• [PROBLEM]
Copy each line exactly. Leave nothing out.

• [GIVEN DATA]
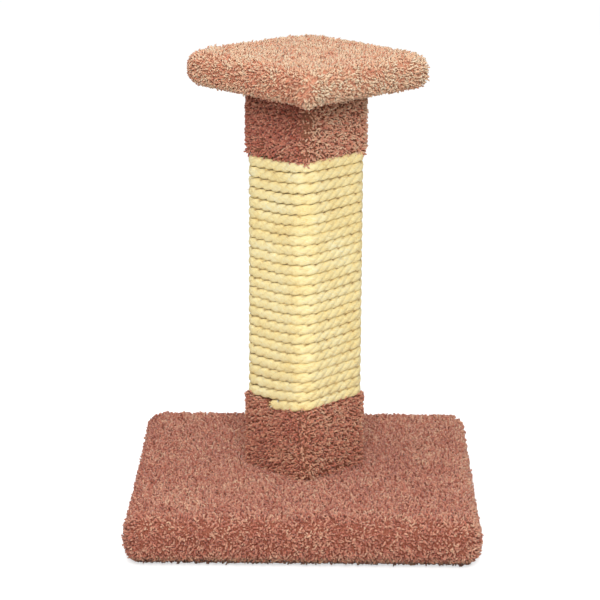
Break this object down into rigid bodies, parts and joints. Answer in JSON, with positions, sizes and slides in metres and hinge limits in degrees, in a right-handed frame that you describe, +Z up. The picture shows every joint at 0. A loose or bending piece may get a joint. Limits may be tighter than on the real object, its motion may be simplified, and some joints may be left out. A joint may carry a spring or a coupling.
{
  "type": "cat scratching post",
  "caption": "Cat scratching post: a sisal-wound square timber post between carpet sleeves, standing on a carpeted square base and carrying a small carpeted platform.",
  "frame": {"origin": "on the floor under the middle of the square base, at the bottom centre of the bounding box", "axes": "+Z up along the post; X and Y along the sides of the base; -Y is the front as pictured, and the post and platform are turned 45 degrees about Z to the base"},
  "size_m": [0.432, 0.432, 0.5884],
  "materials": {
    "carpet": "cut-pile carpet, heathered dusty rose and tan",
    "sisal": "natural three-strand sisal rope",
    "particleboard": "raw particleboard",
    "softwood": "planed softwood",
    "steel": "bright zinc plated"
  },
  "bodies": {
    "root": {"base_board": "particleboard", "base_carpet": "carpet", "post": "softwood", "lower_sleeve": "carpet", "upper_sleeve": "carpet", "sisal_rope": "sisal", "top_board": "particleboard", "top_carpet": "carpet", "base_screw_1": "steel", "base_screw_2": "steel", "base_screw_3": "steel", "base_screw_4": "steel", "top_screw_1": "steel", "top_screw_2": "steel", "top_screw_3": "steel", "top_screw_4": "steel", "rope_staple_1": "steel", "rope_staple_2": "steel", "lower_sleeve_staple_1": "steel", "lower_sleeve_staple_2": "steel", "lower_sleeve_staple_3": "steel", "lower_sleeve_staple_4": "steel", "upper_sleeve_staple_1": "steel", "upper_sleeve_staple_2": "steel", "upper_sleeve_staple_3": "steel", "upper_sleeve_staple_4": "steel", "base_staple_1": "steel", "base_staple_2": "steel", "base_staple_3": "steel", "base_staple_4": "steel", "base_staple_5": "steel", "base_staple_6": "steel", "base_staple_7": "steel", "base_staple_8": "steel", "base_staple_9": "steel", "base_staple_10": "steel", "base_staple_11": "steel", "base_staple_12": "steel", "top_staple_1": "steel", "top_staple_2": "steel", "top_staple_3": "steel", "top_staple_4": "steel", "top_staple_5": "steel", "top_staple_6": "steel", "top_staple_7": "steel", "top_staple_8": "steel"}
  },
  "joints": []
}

• [OUTPUT FOR THIS EXERCISE]
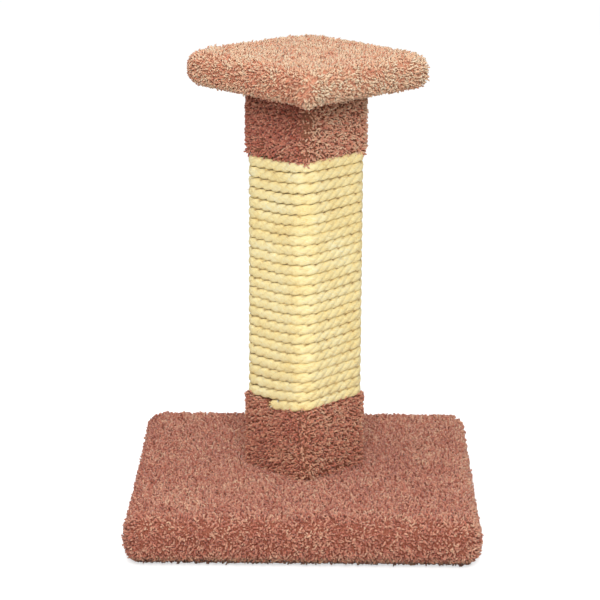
Break this object down into rigid bodies, parts and joints. Answer in JSON, with positions, sizes and slides in metres and hinge limits in degrees, in a right-handed frame that you describe, +Z up. The picture shows every joint at 0. A loose or bending piece may get a joint. Limits may be tighter than on the real object, its motion may be simplified, and some joints may be left out. A joint may carry a spring or a coupling.
{
  "type": "cat scratching post",
  "caption": "Cat scratching post: a sisal-wound square timber post between carpet sleeves, standing on a carpeted square base and carrying a small carpeted platform.",
  "frame": {"origin": "on the floor under the middle of the square base, at the bottom centre of the bounding box", "axes": "+Z up along the post; X and Y along the sides of the base; -Y is the front as pictured, and the post and platform are turned 45 degrees about Z to the base"},
  "size_m": [0.432, 0.432, 0.5884],
  "materials": {
    "carpet": "cut-pile carpet, heathered dusty rose and tan",
    "sisal": "natural three-strand sisal rope",
    "particleboard": "raw particleboard",
    "softwood": "planed softwood",
    "steel": "bright zinc plated"
  },
  "bodies": {
    "root": {"base_board": "particleboard", "base_carpet": "carpet", "post": "softwood", "lower_sleeve": "carpet", "upper_sleeve": "carpet", "sisal_rope": "sisal", "top_board": "particleboard", "top_carpet": "carpet", "base_screw_1": "steel", "base_screw_2": "steel", "base_screw_3": "steel", "base_screw_4": "steel", "top_screw_1": "steel", "top_screw_2": "steel", "top_screw_3": "steel", "top_screw_4": "steel", "rope_staple_1": "steel", "rope_staple_2": "steel", "lower_sleeve_staple_1": "steel", "lower_sleeve_staple_2": "steel", "lower_sleeve_staple_3": "steel", "lower_sleeve_staple_4": "steel", "upper_sleeve_staple_1": "steel", "upper_sleeve_staple_2": "steel", "upper_sleeve_staple_3": "steel", "upper_sleeve_staple_4": "steel", "base_staple_1": "steel", "base_staple_2": "steel", "base_staple_3": "steel", "base_staple_4": "steel", "base_staple_5": "steel", "base_staple_6": "steel", "base_staple_7": "steel", "base_staple_8": "steel", "base_staple_9": "steel", "base_staple_10": "steel", "base_staple_11": "steel", "base_staple_12": "steel", "top_staple_1": "steel", "top_staple_2": "steel", "top_staple_3": "steel", "top_staple_4": "steel", "top_staple_5": "steel", "top_staple_6": "steel", "top_staple_7": "steel", "top_staple_8": "steel"}
  },
  "joints": []
}